In mid-August, we had reservations to go to a special performance at 8th and I.  A military group from Canada would be there along with the Marines for a once a year performance.  We didn't take Glen because part of the show was reenacting the Redcoats battle and our military way back in the day.  They would be shooting cannons and firing muskets, so it was no place for a tiny baby.  My mom had my grandmother stay at the house with Glen.  He slept most of the time, so I knew there would be no problems.  We came back right after the show, and it was about 10pm.  As soon as we opened the door, my grandmother met us carrying a sleeping Glen.  She was scared beyond reason.  She was on the verge of crying.  She said that somebody was trying to break in the door at the bottom of the steps that led into the family room area.  That door had a lock and a chain on the side of the door coming back up the stairs.  My brother and Mike went tearing down the steps to investigate.  Everything was locked up, and there was no sign of intruders.

My grandmother said that someone had been twisting the door handle and beating on the door.  Our collie dog, an excellent watchdog, stood at the top of the stairs raising hell, barking and running in circles, and snarling.  She said as soon as it turned dark, the banging on the door started, and it stopped right before we walked into the house.  She didn't call the police; she said she wouldn't put Glen down and couldn't call while holding him.  Mike and Ronnie called the cops. Several cars came out, and they inspected the perimeter of the house and even walked to the edge of the woods and shined their flashlights into the dense woods.  Nothing was weird.

My mom thought maybe someone else had a key to the house.  She called the owners, who were in Hawaii, a Navy family.  Nope, they had never rented the house out before; all keys were accounted for.  So much for that theory.  We didn't know what was going on.

My uncle came over with his little girl, who was about five at the time.  She wanted to play out on the patio with the ball that she brought over.  We could look out the window and see her, so we thought it would be okay.  He visited with us for a while, and then it was time for him to leave to pick his wife up. He called his daughter through the window to come in.  She was laughing and having a good time apparently, and she didn't hear him.  He went downstairs to get her.  She was playing with the ball and laughing.  He told her to bring the ball and come in, which she did, and then he locked the patio door and the door at the bottom of the stairs.  When they came upstairs, she asked him if she could come back and play with her friend again, and he told her she could.

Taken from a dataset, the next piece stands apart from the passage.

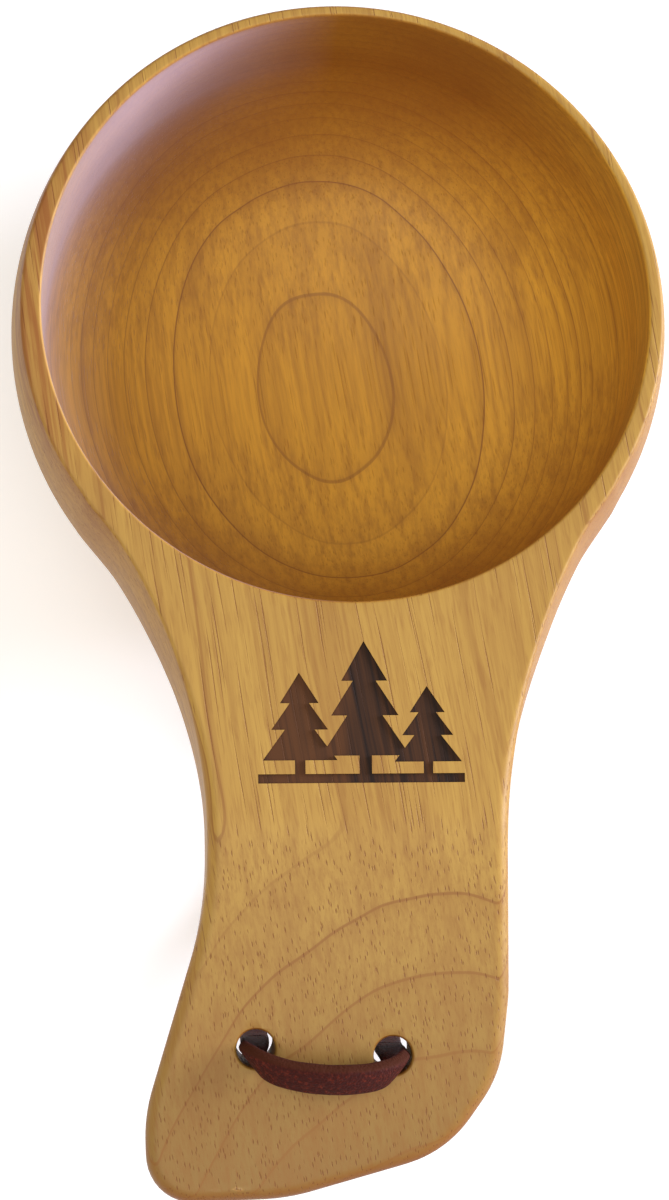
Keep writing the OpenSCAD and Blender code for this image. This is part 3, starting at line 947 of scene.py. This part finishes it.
def oiled_wood(w, s):
    """Rubberwood, carved, sanded and oiled until it has a thin satin coat: pale gold along the grain,
    darker brown where it is cut across, with fine open pores and soft growth rings."""
    material, tree, shader = blank_material("oiled_wood")
    place = put(tree, "ShaderNodeTexCoord").outputs["Object"]
    grain, bent = bent_grain(tree, place)
    late = growth_rings(tree, bent, w)
    # Bundles of fibres about 0.9 mm wide and 45 mm long. Single fibres are too fine to show.
    fibre = grain_noise(tree, bent, (0.9, 45, 0.9), 4.0, 0.6)["Fac"]
    # Broad streaks about 7 mm wide.
    streak = grain_noise(tree, bent, (7, 120, 7), 3.0, 0.55)["Fac"]
    # Cloudy patches of oil about 20 mm across.
    cloud = grain_noise(tree, grain, (18, 24, 18), 3.0)["Fac"]

    # Pores: slim vessels, 0.2 mm wide and up to 20 mm long, about 0.4 mm apart across the grain,
    # drawn a little wider and sparser than real ones, so that they show.
    pore_size = (1 / 0.4, 1 / 42, 1 / 0.4)
    pore_place = put(tree, "ShaderNodeMapping", {"Vector": bent, "Scale": pore_size}).outputs["Vector"]
    pore_cell = put(
        tree, "ShaderNodeTexVoronoi", {"Vector": pore_place, "Scale": 1.0, "Randomness": 1.0}, feature="F1"
    ).outputs["Distance"]
    pore = put(
        tree, "ShaderNodeMapRange",
        {"Value": pore_cell, "From Min": 0.14, "From Max": 0.28, "To Min": 1.0, "To Max": 0.0},
    ).outputs["Result"]
    # Short flecks of darker fibres, about 0.3 mm wide and 4 mm long.
    fleck = grain_noise(tree, bent, (0.3, 4, 0.3), 2.0)["Fac"]

    # How much the surface is cut across the grain.
    normal = put(tree, "ShaderNodeNewGeometry").outputs["Normal"]
    axis = (-math.sin(GRAIN_TURN), -math.cos(GRAIN_TURN), 0.0)
    across = put(tree, "ShaderNodeVectorMath", {0: normal, 1: axis}, operation="DOT_PRODUCT").outputs["Value"]
    across = put(tree, "ShaderNodeMath", {0: across}, operation="ABSOLUTE").outputs[0]
    end = put(
        tree, "ShaderNodeMapRange",
        {"Value": across, "From Min": 0.12, "From Max": 0.95}, interpolation_type="SMOOTHSTEP",
    ).outputs["Result"]

    split = put(tree, "ShaderNodeSeparateXYZ", {0: place})
    facing = put(tree, "ShaderNodeSeparateXYZ", {0: normal})
    inside = hollow_area(tree, place, facing.outputs["Z"], s)
    # Painted shade and painted sky reflection: towards the handle's end the wood is mixed darker and greyer,
    # because its slope tilts away from the light.
    worn = put(
        tree, "ShaderNodeMapRange",
        {"Value": split.outputs["Y"], "From Min": -0.074, "From Max": -0.122, "To Min": 0.0, "To Max": 0.62},
    ).outputs["Result"]
    # Painted light: the hollow is mixed to a lighter, more golden colour, standing in for the light inside
    # it.
    pale = put(tree, "ShaderNodeMix", {0: inside, 6: w.pale, 7: w.inside}, data_type="RGBA").outputs[2]
    pale = put(tree, "ShaderNodeMix", {0: worn, 6: pale, 7: w.end_shade}, data_type="RGBA").outputs[2]
    base = put(tree, "ShaderNodeMix", {0: late, 6: pale, 7: w.mellow}, data_type="RGBA").outputs[2]
    half = put(
        tree, "ShaderNodeMapRange",
        {"Value": fibre, "From Min": 0.42, "From Max": 0.7, "To Min": 0.0, "To Max": 0.5},
    ).outputs["Result"]
    base = put(tree, "ShaderNodeMix", {0: half, 6: base, 7: w.mellow}, data_type="RGBA").outputs[2]
    wide = put(
        tree, "ShaderNodeMapRange",
        {"Value": streak, "From Min": 0.46, "From Max": 0.72, "To Min": 0.0, "To Max": 0.4},
    ).outputs["Result"]
    base = put(tree, "ShaderNodeMix", {0: wide, 6: base, 7: w.mellow}, data_type="RGBA").outputs[2]
    flecked = put(
        tree, "ShaderNodeMapRange",
        {"Value": fleck, "From Min": 0.5, "From Max": 0.72, "To Min": 0.0, "To Max": 0.42},
    ).outputs["Result"]
    still = put(tree, "ShaderNodeMath", {0: inside, 1: -0.55, 2: 1.0}, operation="MULTIPLY_ADD").outputs[0]
    flecked = put(tree, "ShaderNodeMath", {0: flecked, 1: still}, operation="MULTIPLY").outputs[0]
    base = put(tree, "ShaderNodeMix", {0: flecked, 6: base, 7: w.mellow}, data_type="RGBA").outputs[2]
    redder = red_area(tree, split, inside, fibre)
    base = put(tree, "ShaderNodeMix", {0: redder, 6: base, 7: w.red}, data_type="RGBA").outputs[2]
    soak = put(tree, "ShaderNodeMath", {0: cloud, 1: 0.5, 2: 0.55}, operation="MULTIPLY_ADD").outputs[0]
    soak = put(tree, "ShaderNodeMath", {0: soak, 1: end}, operation="MULTIPLY").outputs[0]
    base = put(tree, "ShaderNodeMix", {0: soak, 6: base, 7: w.end_grain}, data_type="RGBA").outputs[2]
    pore_depth = put(
        tree, "ShaderNodeMath", {0: inside, 1: -0.4, 2: 0.62}, operation="MULTIPLY_ADD"
    ).outputs[0]
    pore_depth = put(tree, "ShaderNodeMath", {0: pore, 1: pore_depth}, operation="MULTIPLY").outputs[0]
    base = put(tree, "ShaderNodeMix", {0: pore_depth, 6: base, 7: w.pore}, data_type="RGBA").outputs[2]

    # Painted shade: surfaces that face to the side, apart from the hollow, are multiplied darker and warmer
    # by the flanks' tint, as shade would make them.
    side_shade = put(
        tree, "ShaderNodeMapRange",
        {"Value": facing.outputs["Z"], "From Min": 0.25, "From Max": 0.85, "To Min": 1.0, "To Max": 0.0},
    ).outputs["Result"]
    side_shade = put(
        tree, "ShaderNodeMath", {0: side_shade, 1: inside}, operation="SUBTRACT", use_clamp=True
    ).outputs[0]
    base = put(
        tree, "ShaderNodeMix", {0: side_shade, 6: base, 7: w.flank}, data_type="RGBA", blend_type="MULTIPLY"
    ).outputs[2]

    burn = mark_area(tree, split, s)
    char = put(
        tree, "ShaderNodeMapRange",
        {"Value": fibre, "From Min": 0.38, "From Max": 0.66, "To Min": 0.0, "To Max": 0.75},
    ).outputs["Result"]
    left = put(
        tree, "ShaderNodeMapRange",
        {"Value": split.outputs["X"], "From Min": -0.0016, "From Max": 0.0004, "To Min": 0.55, "To Max": 0.0},
    ).outputs["Result"]
    char = put(tree, "ShaderNodeMath", {0: char, 1: left}, operation="ADD", use_clamp=True).outputs[0]
    scorched = put(tree, "ShaderNodeMix", {0: char, 6: w.burnt, 7: w.singed}, data_type="RGBA").outputs[2]
    base = put(tree, "ShaderNodeMix", {0: burn, 6: base, 7: scorched}, data_type="RGBA").outputs[2]
    tree.links.new(base, shader.inputs["Base Color"])

    dull = put(tree, "ShaderNodeMath", {0: end, 1: 0.10, 2: 0.40}, operation="MULTIPLY_ADD").outputs[0]
    dull = put(tree, "ShaderNodeMath", {0: cloud, 1: 0.16, 2: dull}, operation="MULTIPLY_ADD").outputs[0]
    dull = put(
        tree, "ShaderNodeMath", {0: burn, 1: 0.25, 2: dull}, operation="MULTIPLY_ADD", use_clamp=True
    ).outputs[0]
    tree.links.new(dull, shader.inputs["Roughness"])
    shader.inputs["IOR"].default_value = 1.48
    shader.inputs["Specular IOR Level"].default_value = 0.3
    shader.inputs["Coat Weight"].default_value = 0.04
    shader.inputs["Coat Roughness"].default_value = 0.3
    # Painted reflection: a lavender sheen, as strong as the hollow's wall faces +X, stands in for the
    # window's light caught on the side that faces it.
    window_sheen = put(
        tree, "ShaderNodeMapRange",
        {"Value": facing.outputs["X"], "From Min": 0.0, "From Max": 0.7, "To Min": 0.0, "To Max": 1.0},
    ).outputs["Result"]
    window_sheen = put(tree, "ShaderNodeMath", {0: inside, 1: window_sheen}, operation="MULTIPLY").outputs[0]
    tree.links.new(window_sheen, shader.inputs["Sheen Weight"])
    shader.inputs["Sheen Roughness"].default_value = 0.5
    shader.inputs["Sheen Tint"].default_value = w.window_sheen

    # Pores are about 0.06 mm deep, and fibres stand about 0.02 mm proud.
    lift = put(tree, "ShaderNodeMath", {0: fibre, 1: 0.35}, operation="MULTIPLY").outputs[0]
    lift = put(tree, "ShaderNodeMath", {0: pore, 1: -1.0, 2: lift}, operation="MULTIPLY_ADD").outputs[0]
    bump = put(tree, "ShaderNodeBump", {"Strength": 0.55, "Distance": 0.00006, "Height": lift})
    tree.links.new(bump.outputs["Normal"], shader.inputs["Normal"])
    return material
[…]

I guess on the way home, they had been talking, as a five-year-old does, about their little world.  Lana, that was her name was pleased because where they lived, there were no kids her age that she could play with.  After they got home, my uncle called and asked me who the little girl around Lana had been playing with.  I told him I didn't know that I had never seen any young girls or kids under the age of 10 or 11, and the only kids that I ever saw were a couple of boys.  Maybe she was confused.  No, he said that she described a little girl with white hair, blond, I guess, long, curly hair and wearing a long dress and that her face looked funny.  I told him I didn't know and had never seen anyone like that.  After we hung up, I didn't think any more about it.

My brother started having wild nightmares, yelling and screaming himself awake.  He never remembered what he dreamed; we figured it was war nightmares.  It was happening every night when he was at home, and when he went back to Ft. Meade, he said he was fine.  Maybe he just didn't remember dreaming at all.

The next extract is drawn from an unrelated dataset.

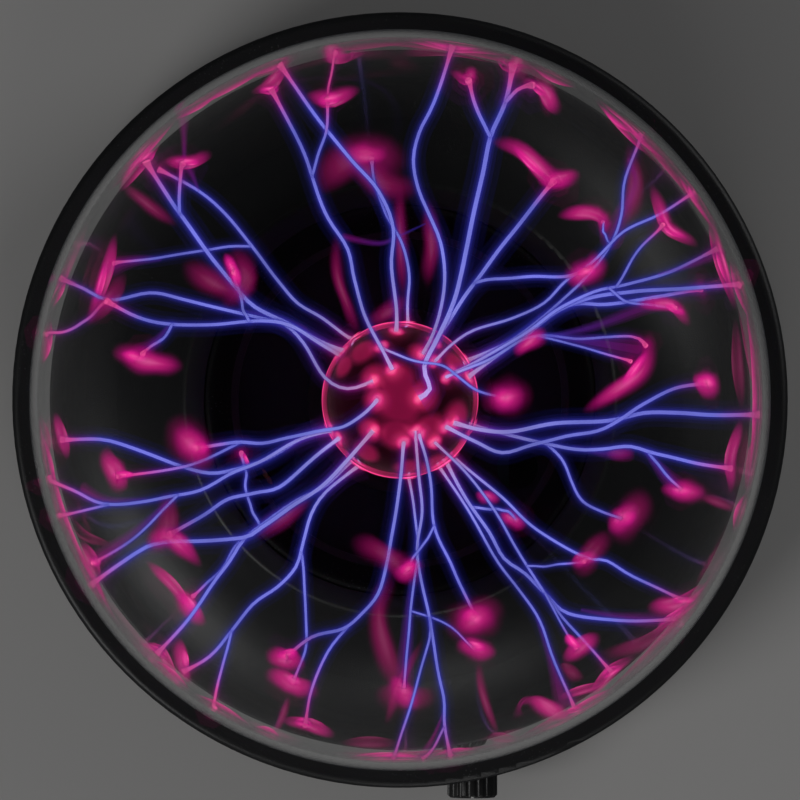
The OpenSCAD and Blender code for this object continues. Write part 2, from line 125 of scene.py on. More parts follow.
def hang(piece, body, material, stands=()):
    piece.data.materials.clear()
    piece.data.materials.append(material)
    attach(piece, body)
    if stands:
        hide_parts(*stands)
    return piece


# shader groups

def newGroup(name, inputs, outputs):
    group = bpy.data.node_groups.new(name, "ShaderNodeTree")
    for label, kind, value in inputs:
        socket = group.interface.new_socket(label, in_out="INPUT", socket_type=kind)
        socket.default_value = value
    for label, kind in outputs:
        group.interface.new_socket(label, in_out="OUTPUT", socket_type=kind)
    return group, group.nodes.new("NodeGroupInput"), group.nodes.new("NodeGroupOutput")


def addNode(tree, kind, values=None, **links):
    node = tree.nodes.new("ShaderNode" + kind)
    for key, value in (values or {}).items():
        if isinstance(key, int) or key in node.inputs:
            node.inputs[key].default_value = value
        else:
            setattr(node, key, value)
    for key, source in links.items():
        index = int(key[1:]) if key[0] == "i" and key[1:].isdigit() else key.replace("_", " ")
        tree.links.new(source, node.inputs[index])
    return node


def makeSurfaceGroup():
    # uneven tone, uneven polish and a fine moulded grain, all in object space
    group, given, out = newGroup("surfaceDetail", [
        ("Colour", "NodeSocketColor", (0.5, 0.5, 0.5, 1)),
        ("Tone", "NodeSocketFloat", 0.1),
        ("Roughness", "NodeSocketFloat", 0.5),
        ("Polish", "NodeSocketFloat", 0.1),
        ("Grain Scale", "NodeSocketFloat", 1500.0),
        ("Mottle Scale", "NodeSocketFloat", 60.0),
    ], [("Colour", "NodeSocketColor"), ("Roughness", "NodeSocketFloat"), ("Height", "NodeSocketFloat")])
    coord = addNode(group, "TexCoord")
    mottle = addNode(group, "TexNoise", {"Detail": 5.0, "Roughness": 0.6},
                     Vector=coord.outputs["Object"], Scale=given.outputs["Mottle Scale"])
    grain = addNode(group, "TexNoise", {"Detail": 2.0, "Roughness": 0.5},
                    Vector=coord.outputs["Object"], Scale=given.outputs["Grain Scale"])
    centred = addNode(group, "Math", {"operation": "SUBTRACT", 1: 0.5}, i0=mottle.outputs["Fac"])
    shift = addNode(group, "Math", {"operation": "MULTIPLY"},
                    i0=centred.outputs[0], i1=given.outputs["Tone"])
    value = addNode(group, "Math", {"operation": "ADD", 1: 1.0}, i0=shift.outputs[0])
    toned = addNode(group, "HueSaturation", Color=given.outputs["Colour"], Value=value.outputs[0])
    uneven = addNode(group, "Math", {"operation": "MULTIPLY_ADD"}, i0=centred.outputs[0],
                     i1=given.outputs["Polish"], i2=given.outputs["Roughness"])
    group.links.new(toned.outputs[0], out.inputs["Colour"])
    group.links.new(uneven.outputs[0], out.inputs["Roughness"])
    group.links.new(grain.outputs["Fac"], out.inputs["Height"])
    return group


def makeDustGroup():
    # fine pale specks and hair scratches that lie on what faces up
    group, given, out = newGroup("dustAndScratches", [
        ("Colour", "NodeSocketColor", (0.5, 0.5, 0.5, 1)),
        ("Dust", "NodeSocketColor", (0.6, 0.6, 0.6, 1)),
        ("Amount", "NodeSocketFloat", 0.3),
        ("Speck Scale", "NodeSocketFloat", 900.0),
        ("Up Only", "NodeSocketFloat", 1.0),
    ], [("Colour", "NodeSocketColor"), ("Mask", "NodeSocketFloat")])
    coord = addNode(group, "TexCoord")
    specks = addNode(group, "TexVoronoi", {"feature": "F1"}, Vector=coord.outputs["Object"],
                     Scale=given.outputs["Speck Scale"])
    dots = addNode(group, "MapRange", {"From Min": 0.12, "From Max": 0.2, "To Min": 1.0, "To Max": 0.0},
                   Value=specks.outputs["Distance"])
    patches = addNode(group, "TexNoise", {"Scale": 70.0, "Detail": 4.0}, Vector=coord.outputs["Object"])
    spread = addNode(group, "MapRange", {"From Min": 0.45, "From Max": 0.7}, Value=patches.outputs["Fac"])
    few = addNode(group, "Math", {"operation": "MULTIPLY"}, i0=dots.outputs[0], i1=spread.outputs[0])
    geometry = addNode(group, "NewGeometry")
    facing = addNode(group, "SeparateXYZ", Vector=geometry.outputs["Normal"])
    up = addNode(group, "MapRange", {"From Min": -0.2, "From Max": 0.8}, Value=facing.outputs["Z"])
    upness = addNode(group, "Mix", {2: 1.0}, i0=given.outputs["Up Only"], i3=up.outputs[0])
    lying = addNode(group, "Math", {"operation": "MULTIPLY"}, i0=few.outputs[0], i1=upness.outputs[0])
    mask = addNode(group, "Math", {"operation": "MULTIPLY", "use_clamp": True},
                   i0=lying.outputs[0], i1=given.outputs["Amount"])
    mixed = addNode(group, "MixRGB", Fac=mask.outputs[0], Color1=given.outputs["Colour"],
                    Color2=given.outputs["Dust"])
    group.links.new(mixed.outputs[0], out.inputs["Colour"])
    group.links.new(mask.outputs[0], out.inputs["Mask"])
    return group


surfaceDetail = makeSurfaceGroup()
dustAndScratches = makeDustGroup()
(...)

Before we moved into that house, my brother-in-law, wife, and a married couple had come to DC to visit us.  Larry was a plumber and suggested we go by the house, and he would inspect the plumbing before we moved in.  It had been party time for them and my husband the whole time they were there, everyone drinking heavily.  We went to the house, and Larry went down to the basement and the bathroom and storage areas and came back and said everything looked fine.  He said the only thing wrong was somebody almost knocked him down the stairs as he was going down them. We just all started laughing at him and told him he was drunk, but he was adamant that it had happened.  So that was that.  Silly guy.  That was July 4th weekend.

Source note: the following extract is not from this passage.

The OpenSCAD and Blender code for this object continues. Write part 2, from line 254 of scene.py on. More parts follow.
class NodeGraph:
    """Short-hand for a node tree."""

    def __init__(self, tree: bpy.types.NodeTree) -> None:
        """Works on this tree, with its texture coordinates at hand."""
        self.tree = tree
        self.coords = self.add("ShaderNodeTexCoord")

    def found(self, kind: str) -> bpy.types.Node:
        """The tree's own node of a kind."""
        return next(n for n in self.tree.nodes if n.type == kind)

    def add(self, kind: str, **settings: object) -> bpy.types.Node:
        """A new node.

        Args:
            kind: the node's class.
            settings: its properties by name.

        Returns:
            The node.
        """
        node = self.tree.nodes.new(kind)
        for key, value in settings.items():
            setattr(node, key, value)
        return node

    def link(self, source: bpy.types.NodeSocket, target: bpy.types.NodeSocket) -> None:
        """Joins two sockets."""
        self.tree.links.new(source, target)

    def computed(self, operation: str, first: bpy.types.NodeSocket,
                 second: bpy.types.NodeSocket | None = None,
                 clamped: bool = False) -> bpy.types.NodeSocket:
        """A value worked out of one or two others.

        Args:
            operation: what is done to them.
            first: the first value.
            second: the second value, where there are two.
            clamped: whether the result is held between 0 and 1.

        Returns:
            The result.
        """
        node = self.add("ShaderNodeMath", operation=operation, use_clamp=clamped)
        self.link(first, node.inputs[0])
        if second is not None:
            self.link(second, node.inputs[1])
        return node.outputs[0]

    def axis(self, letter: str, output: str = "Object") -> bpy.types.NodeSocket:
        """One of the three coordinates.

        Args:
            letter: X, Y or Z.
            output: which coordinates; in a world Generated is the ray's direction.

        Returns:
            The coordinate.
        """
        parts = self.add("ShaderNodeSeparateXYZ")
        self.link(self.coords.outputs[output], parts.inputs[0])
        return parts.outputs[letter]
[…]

I was bending over the bassinet one night, changing Glen's diaper.  My mom was cooking, Mike was at Camp David, my grandmother was sitting at the dining room table, and Ronnie was in the living room shining his boots about 15 feet behind me.  I was bending over taking care of Glen, and damn!  "Who grabbed my ass?"  I spun around, and my brother was in the living room, and everyone else was where they had been.  "What's wrong with you, Ronnie?"  "Are you crazy?"  "Don't you ever do that again?"  He looked at me like I was the crazy one.  He said he didn't do it.  I went and looked, and I had a big red mark on my butt. I went out and showed my mom.  "What's wrong with you, Ronnie?"  My grandmother said he never got out of the chair.  Okay, I imagined it and willed my butt to turn red.  "You just keep your hands to yourself and stay away from me."  Those were the last words I said that night; I took Glen's bassinet, rolled him back into my room, and stayed there until everyone else went to bed.

When it was quiet, I had to go out and get Glen's last bottle for the night.  Everyone else had gone to bed.  As soon as I went into the kitchen, that old familiar feeling that I was being watched started up.  This time, I was shaking like a leaf and shifting from one foot to another while the bottle heated.  "Hurry up, hurry up, hurry up, bottle."  It was done, and I took off, this time, looking back over my shoulder.  That was a  big mistake.  No, it was a huge mistake.  Somewhere, somehow, a scream came out of my throat, and doors flew open as I ran towards them.